Abstract

Three experiments were carried out to investigate the importance of dynamic cues in monaural and binaural detection tasks. All experiments employed a two-interval forced-choice procedure, in which the signal, a 500-Hz tone, 128 msec in duration, was added to the masker prior to gating in one of the two intervals. Both monaural (signal and masker diotic: M0–S0) and binaural (diotic masker, signal phase-reversed in one ear relative to the other: M0–Sπ) conditions were investigated. The masker (70 dB SPL) was either a tone of 500 Hz (Experiment 1), a 500-Hz carrier tone modulated by a 50-Hz tone (Experiment 2), or a 500-Hz carrier tone modulated by a band-pass noise centered at 60 Hz (Experiment 3).
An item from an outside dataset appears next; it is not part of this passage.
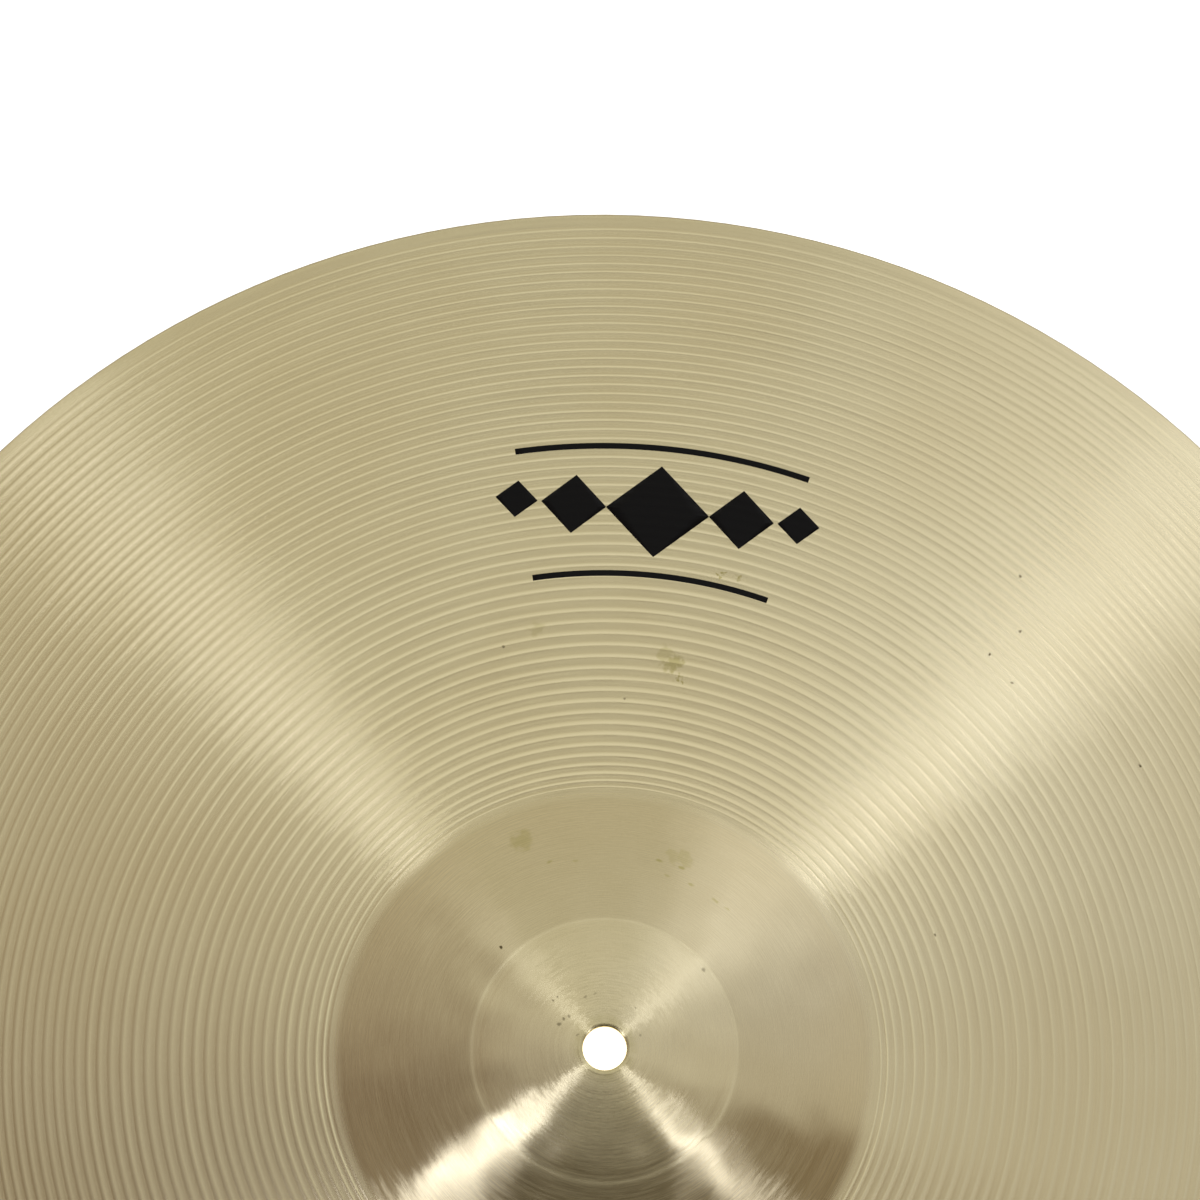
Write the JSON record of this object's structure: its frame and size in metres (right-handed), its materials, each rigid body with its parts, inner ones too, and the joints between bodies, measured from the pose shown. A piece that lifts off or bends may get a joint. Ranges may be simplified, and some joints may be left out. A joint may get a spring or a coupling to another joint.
{
  "type": "crash cymbal",
  "caption": "Round lathed bronze crash cymbal with a domed bell, a gently arched bow and a stand hole, with a plain printed emblem on top.",
  "frame": {"origin": "centre of the lowest circle of the rim, on the plane that the cymbal stands on", "axes": "+Z is the cymbal's axis and points up out of the bell; +Y points from the hole to the printed emblem"},
  "size_m": [0.4572, 0.4572, 0.0476],
  "materials": {
    "lathed_bronze": "spun and lathed cymbal bronze, fine turned grooves, satin to polished",
    "black_ink": "thin satin black screen-printing ink"
  },
  "bodies": {
    "root": {"cymbal_plate": "lathed_bronze", "printed_emblem": "black_ink"}
  },
  "joints": []
}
The angle of addition of the signal to the masker (α) was either 0°, 45°, 90° or 135°. In general, for all values of α, S0 thresholds increased from Experiment 1 to Experiment 3, indicating that monaural signal detection is more difficult in a dynamic than in a static environment. Sπ thresholds did not change significantly from Experiment 1 to Experiment 2, thus giving no support to the notion that detection of regularly varying interaural cues (at a modulation frequency of 50 Hz) is easier than detection of static cues. However, Sπ thresholds in Experiment 3 were slightly higher than in Experiment 2, indicating that detection of randomly fluctuating interaural cues is more difficult than detection of regularly fluctuating cues.